Verse of the Day
Numbers 29:7
On the tenth day of this seventh month you shall have a holy convocation. You shall afflict your souls; you shall not do any work.
The day of atonement was unlike any other day in Israel’s calendar. It was a day set apart for repentance, for coming before God in humility and honesty. The command was clear: afflict your souls, cease from work, and gather in reverence. This was not a celebration of human achievement. It was a sacred pause to acknowledge need, to receive grace, and to be made right with God.
We don’t observe the day of atonement in the same way today. But the spiritual posture it calls for is still deeply relevant. There are seasons when God invites us to stop striving, to lay down our activity, and to come before Him not with our accomplishments but with our brokenness. These are healing seasons, moments when grace meets us not because we’ve earned it, but because God is merciful.
Quiet Prayer
Father, I come before You today not with strength, but with honesty. I need Your grace more than I need anything else. Help me to quiet the noise, to stop striving, and to receive what only You can give. Teach me what it means to rest in Your atonement, not because I’ve done enough, but because You have done everything. Let this be a moment of healing in my heart.
Devotional Reflection
The day of atonement was a day of holy rest. But it wasn’t rest in the sense of relaxation or escape. It was rest rooted in repentance. To afflict your soul meant to humble yourself, to fast, to acknowledge that you couldn’t fix what was broken between you and God on your own. It meant coming empty-handed.
That posture can feel uncomfortable. We’re wired to bring something to the table, to prove we’re trying, to show that we deserve what we’re asking for. But grace doesn’t work that way. Grace meets us when we stop pretending we have it together. It meets us when we lay down the performance and admit we’re in need of healing.

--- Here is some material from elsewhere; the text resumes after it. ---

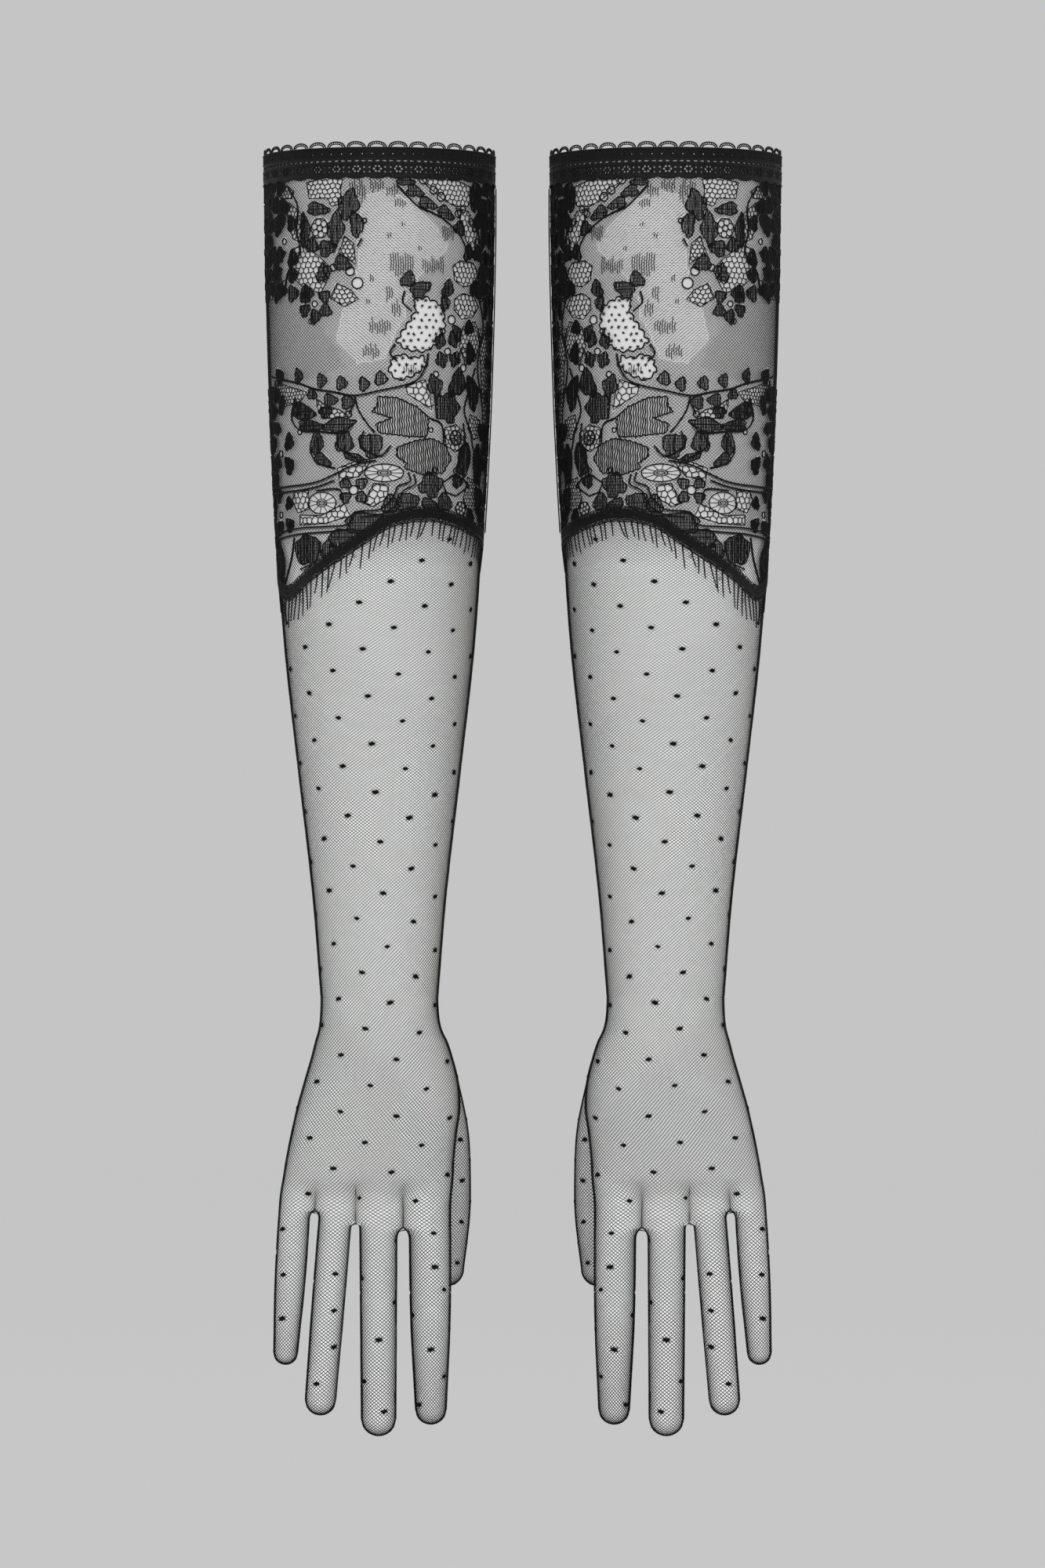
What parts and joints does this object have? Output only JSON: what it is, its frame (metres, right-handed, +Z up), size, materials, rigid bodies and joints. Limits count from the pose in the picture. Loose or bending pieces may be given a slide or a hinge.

You might be in a season right now where you’re tired of carrying the weight of your own failures. Maybe you’ve been trying to work your way back into God’s favor, to earn forgiveness through effort or good behavior. But God isn’t asking you to do more. He’s asking you to stop long enough to receive what He’s already done.
The day of atonement wasn’t just about confession. It was about covering. The high priest entered the Holy of Holies with blood, not to accuse the people, but to make atonement for them. Their sins were covered, not because they were sinless, but because God made a way. That’s the heart of grace. It doesn’t wait for us to be perfect. It meets us in our imperfection and says, “You are forgiven.”
Imagine you’ve been carrying a backpack full of stones, each one representing something you’ve done wrong, something you regret, something that keeps you up at night. You’ve tried unloading a few on your own, tried making up for them, tried being better. But the weight is still there. The day of atonement is God saying, “Set it down. I’ll carry it. You can’t atone for yourself, but I can atone for you.”
That’s what makes this passage so powerful. It’s not about what we bring. It’s about what God provides. The command to cease from work wasn’t laziness. It was trust. It was saying, “Stop trying to save yourself. Let Me do what only I can do.”
If you’re in a healing season right now, this is your invitation. You don’t have to keep performing. You don’t have to keep proving you’re worthy of love or forgiveness. God has already made atonement. He’s already covered what you couldn’t fix. What He’s asking from you now is simply to stop, to rest in that truth, and to let it heal you.
Grace doesn’t demand more effort. It offers a different kind of rest. The kind that comes when you stop running and let yourself be found. The kind that comes when you lay down the burden and trust that God is strong enough to carry what you were never meant to hold.
Today’s Practice
Set aside a few quiet minutes today to stop and rest in God’s grace. Write down one thing you’ve been trying to fix or atone for on your own, and then speak this truth over it: “God has already made atonement. I receive His grace.” Let yourself be still and trust that He is doing what only He can do.